After years of muted activity in India’s growth-stage funding market, Series B and C rounds are showing strong signs of capital consolidation this year, even as overall funding continues to dip. Data from Tracxn shows that while deal volumes are shrinking across stages, cheque sizes are rising primarily in growth-stage rounds. This suggests that once the early bets are made, investors are backing fewer companies but with greater conviction.

In Series B rounds, the number of deals dropped sharply to 108 so far this year from 124 in 2023, continuing the downturn that began after 2021’s funding boom. Yet, total capital invested surged from $1.3 billion two years ago to $1.8 billion this year. Similarly, while there were only 50 Series C rounds this year, compared to 72 in 2023, the total capital invested remained the same, around $1.1 billion. 

Flight to Quality

This divergence between deal count and funding value signals a flight to quality, investors say. “Startups now need to demonstrate real product–market fit, strong customer cohorts, and a clear path to scale before they can raise larger rounds. Overall, the bar for Series B and C funding has become significantly higher,” says Avik Ashar, Principal at Riverwalk Holdings, which focuses on growth-stage investments. 

He added that some of the mid-market PE firms, which are evaluating Series C startups, expect very tight controls on where money is being spent. “What we’re seeing is a natural consolidation of capital, where more money is flowing into the right kind of companies.”
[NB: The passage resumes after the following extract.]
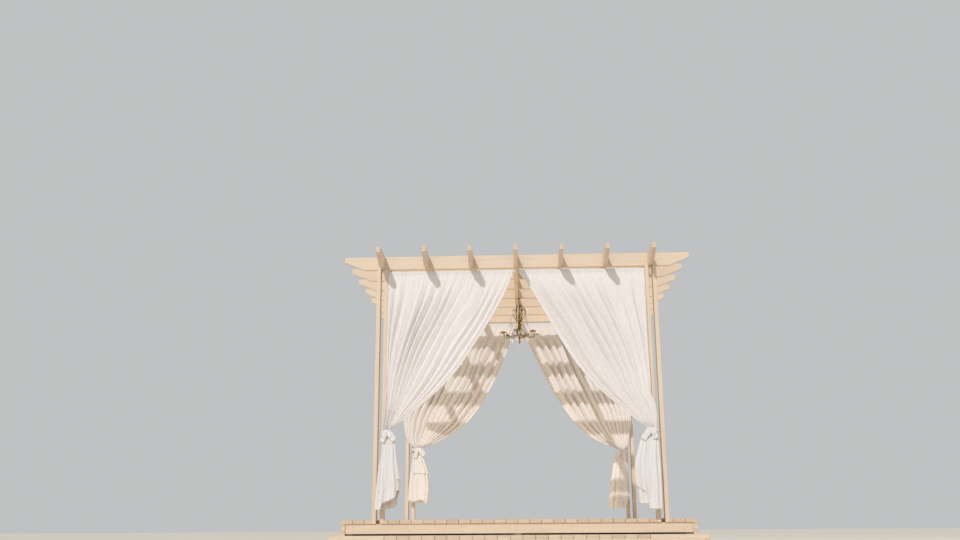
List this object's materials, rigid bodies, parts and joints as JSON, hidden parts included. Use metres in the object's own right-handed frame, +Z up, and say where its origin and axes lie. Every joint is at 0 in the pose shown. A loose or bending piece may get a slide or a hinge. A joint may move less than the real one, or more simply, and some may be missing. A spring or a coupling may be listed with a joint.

This structural gap in India’s growth-stage market has persisted for the last few years. While early-stage capital is abundant thanks to domestic VC funds and family offices, and late-stage capital continues to come from larger domestic funds and global investors, the middle has often lacked consistent depth.

That’s beginning to change, say investors. “Over the past 12–18 months, capital deployment has become far more intentional, and investors are moving away from high-velocity cheque writing,” says Sagar Agarvwal, founder and managing partner, Beams Fintech Fund, which invested in a $70-million Series C round in Insurance Dekho earlier this year.

Category Leaders and Sectoral Consolidation

This change, he added, naturally leads to fewer Series B and C rounds but with larger cheque sizes. “We’re also seeing consolidation in categories like fintech, insurance, mobility, and SaaS, where leaders are breaking out distinctly. Capital is flowing disproportionately toward these category winners.”

Navin Honagudi, managing Partner at Elev8 Venture Partners, echoed this sentiment. He believes that as India’s ecosystem is maturing, many sectors now have emerging category leaders. Mid-stage investors prefer to underwrite these leaders more aggressively rather than spread capital across many uncertain bets. Earlier this year, in October, Elev8 invested in a $115 million Series B round in consumer lending startup Snapmint.

Besides Snapmint, India’s growth-stage funding saw a few other standout deals this year. Among Series B rounds, the parent of stockbroking app Dhan, Raise Financial Services, raised a $120 million round from Hornbill Capital and MUFG, followed by aerospace startup Raphe mPhibr’s $100 million round, Spotdraft’s $54 million, and Zolve’s $51 million. Series C rounds were led by InsuranceDekho, which raised $70 million, followed by pharmacy app Truemeds raising $65 million, and jewelry startup GIVA raising $61.5 million.